How fun is that?! Yesterday at the YMCA, I was one of the 454 participants in the world’s largest exercise ball class, and we broke the record by merely one person! The energy in the room was great and the half-hour class flew by. We were lead by none other than Eva Redpath, who I’ve known for some while now, and as always she made it an engaging workout that had us all bouncing, lifting and sweating it out early in the morning. I expected nothing less when I heard she was leading the class.
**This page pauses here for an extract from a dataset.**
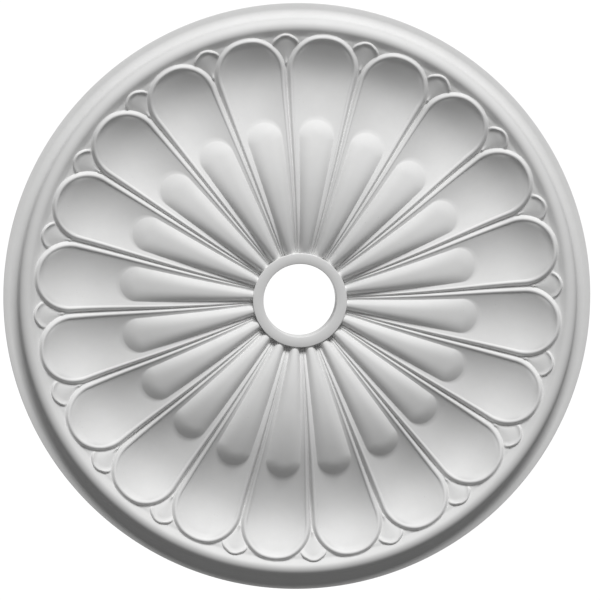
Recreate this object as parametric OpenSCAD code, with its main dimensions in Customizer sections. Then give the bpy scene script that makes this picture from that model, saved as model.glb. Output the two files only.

Sweat for Good towel and bottle

 

Why the attempt at breaking the world record? We were there as part of the YMCA GTA’s Sweat for Good campaign. No matter where and how you exercise, we all sweat. Same same, right? But when you exercise at the YMCA, you sweat for good. The YMCA GTA offers programs and services dedicated to the physical, mental and social health of Torontonians of all ages. And by choosing to make the YMCA GTA your gym, you become a part of this community that helps strengthen Toronto as a vibrant, healthy society.

YMCA running track

Although I haven’t had a gym membership in a while (I typically run outside and then mix in a variety of other workouts here and there), I do have really fond memories of the YMCA. I used to go swimming as a kid there, and I remember meeting up with friends every weekend to walk there and the smell of chlorine always takes me right back to those fun times in the pool. I remember we would also use the sauna afterwards, just to warm up afterwards (I bet that the women weren’t too fond of us kids in there now that I think about it, but we were pretty well-behaved kids).

YMCA bike

I also took gymnastics and dance lessons at the Y. Practicing roundoffs and cartwheels and headstands on the mat, learning jazz ballet choreography—so much of my fun as a kid took place at the Y.

YMCA rowing

And having been to the YMCA a couple of times recently, I love seeing that it’s still thriving with members of all ages. It’s easy to see why, though; the facilities are top notch. From the wide variety of gym equipment to the awesome running track (although I think it was the badminton players I saw in the gym that was most envious of—so fun!), to sweat for good in such a welcoming community is a great thing.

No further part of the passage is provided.